I looked up where my vet recommends taking emergency cases, and that clinic is kind of far away from our home. Since I would be dealing with the dog by myself on a stormy night, I really wanted to go someplace closer. So I did what everyone does in this day and age - I posted a request for recommendations on Facebook - specifically the page for Webster Groves. Within a few minutes I had several suggestions. And that, folks, is why I love Facebook and other social media! I called the clinic that was the most recommended and explained what was going on. She said that you really don't want to mess around with eye issues, and suggested I bring him in.
We arrived at 10:30 to find only one dog ahead of us. A vet tech did the initial intake, including weighing Kirby. But Kirby was having none of the thermometer up the wazoo treatment, so the gal said she would get another tech to help her in the back. After another couple of minutes they took him into an exam room to see the vet, and I sat in the waiting room listening to an interchange between the vet tech and the latest patient. It was a large dog of indeterminate breeding, and they though he had an intestinal blockage. Apparently he consumes toys, socks, paper - he is a non-discriminating chow-hound. Yikes! Kirby likes food too much to ever be bothered eating something that is not something we would also eat. (Not counting his food, of course, since that is a dish we don't share with him. Along with anything that is a grain, as he has allergies to them.)
Then I was called into the exam room to meet with the vet. He looked like he was about 12. Seriously.

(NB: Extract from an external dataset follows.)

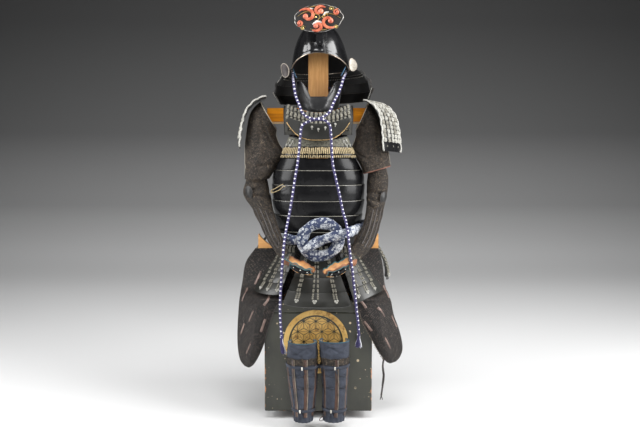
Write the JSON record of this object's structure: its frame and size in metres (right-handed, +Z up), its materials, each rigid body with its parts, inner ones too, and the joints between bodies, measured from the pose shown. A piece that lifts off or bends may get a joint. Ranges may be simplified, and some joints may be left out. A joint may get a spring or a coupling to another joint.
{
  "type": "samurai armour on armour chest and wooden stand",
  "caption": "Suit of samurai armour with lacquered cuirass, helmet, mask, mail sleeves, tassets and shin guards, on a wooden stand and armour chest.",
  "frame": {"origin": "middle of the armour chest's underside, on the floor", "axes": "+Z up, -Y the way the wearer would face, +X towards the wearer's left arm"},
  "size_m": [0.647, 0.5716, 1.5402],
  "materials": {
    "chest_lacquer": "dark olive-black lacquer on wood, worn at the edges",
    "post_wood": "oiled pale brown wood",
    "amber_lacquer": "amber lacquered wood, glossy",
    "board_wood": "bare pale orange wood",
    "black_lacquer": "glossy black lacquer",
    "satin_lacquer": "satin olive-black lacquer",
    "laced_row": "cream lacing over black lacquered lames",
    "grey_leather": "stencilled grey-green leather",
    "ear_brown": "brown-grey leather with a pale rim",
    "ear_white": "worn cream leather",
    "crest_lacquer": "carved plate in black, vermilion, gold and white",
    "mail": "dark brown cloth covered with blackened mail",
    "hand_leather": "orange-brown leather",
    "thigh_cloth": "dark brown quilted cloth with leather bars",
    "shin_cloth": "faded indigo quilted cloth with lacquered splints",
    "sash_cloth": "indigo cotton with a white sprigged print",
    "cord_silk": "purple-navy braided silk with white flecks",
    "tassel_silk": "purple and white silk threads"
  },
  "bodies": {
    "root": {"chest_body": "chest_lacquer", "chest_lid": "chest_lacquer", "stand_base": "post_wood", "stand_post": "post_wood", "stand_shoulder_bar": "amber_lacquer", "stand_hip_board": "board_wood", "cuirass_front_top_plate": "black_lacquer", "cuirass_front_laced_row": "laced_row", "cuirass_front_shell": "black_lacquer", "cuirass_back_top_plate": "black_lacquer", "cuirass_back_laced_row": "laced_row", "cuirass_back_shell": "black_lacquer", "shoulder_strap_right": "grey_leather", "shoulder_strap_left": "grey_leather", "tasset_front": "satin_lacquer", "tasset_front_right": "satin_lacquer", "tasset_front_left": "satin_lacquer", "tasset_rear_right": "satin_lacquer", "tasset_rear_left": "satin_lacquer", "tasset_side_right": "satin_lacquer", "tasset_side_left": "satin_lacquer", "helmet_bowl": "black_lacquer", "neck_guard_lame_1": "black_lacquer", "neck_guard_lame_2": "black_lacquer", "neck_guard_lame_3": "black_lacquer", "neck_guard_lame_4": "black_lacquer", "turnback_right": "ear_brown", "turnback_left": "ear_white", "crest_plate": "crest_lacquer", "crest_stay": "black_lacquer", "face_mask": "black_lacquer", "mask_tie": "cord_silk", "throat_lame_1": "black_lacquer", "throat_lame_2": "black_lacquer", "throat_lame_3": "black_lacquer", "sleeve_right_upper": "mail", "sleeve_left_upper": "mail", "sleeve_right_lower": "mail", "sleeve_left_lower": "mail", "hand_guard_right": "hand_leather", "hand_guard_left": "hand_leather", "shoulder_guard_right": "satin_lacquer", "shoulder_guard_left": "satin_lacquer", "thigh_guard_right": "thigh_cloth", "thigh_guard_left": "thigh_cloth", "thigh_guard_tie": "thigh_cloth", "shin_guard_right": "shin_cloth", "shin_guard_left": "shin_cloth", "sash_band": "sash_cloth", "sash_loop": "sash_cloth", "cord_right": "cord_silk", "cord_left": "cord_silk", "tassel_right": "tassel_silk", "tassel_left": "tassel_silk"}
  },
  "joints": []
}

Doggie Howser, DVM? I guess the new vets get the late shift at the emergency clinic. Anyway, he advised that they had done a test on Kirby's eye and there was no scratch on the retina, so that was good news. Because Kirby was itching and rubbing so much, they gave him a shot of prednisone followed by a shot of Benydryl. He said the small scabs on Kirby's skin were indicative of skin issues, so he sent me home with an ointment to put in the eye twice a day as well as an antibiotic for the skin issues. Kirby also got the Cone of Shame to make sure he didn't scratch his eye anymore.
|Kirby at the clinic|
|Kirby the Cone Head|
I called our vet in the morning as a follow-up, and was pleased that the emergency clinic had already sent our paperwork over to them. My vet's office told me that I could take the cone off as long as I was in the same room with Kirby and could watch to ensure he didn't scratch himself. But honestly, I was afraid I would not be able to get it back on him by myself, so I left it on for three days until his eye cleared up. He quickly figured out how to eat and drink, and he slept fine after the first night with the cone. We had a follow-up visit with our vet last week, and they cleaned out Kirby's ear and changed his antibiotic to one that they felt is better suited to skin issues. He is so much better, and we just have one more pill left for him to take. Hopefully that will be that.
Kids and pets - why do they have to get sick after hours?
Doggie Howser, DVM - funny! I am familiar with the emergency vet fire drill and the sleepless nights with a sick dog. Poor Kirby, but he did wear the cone well.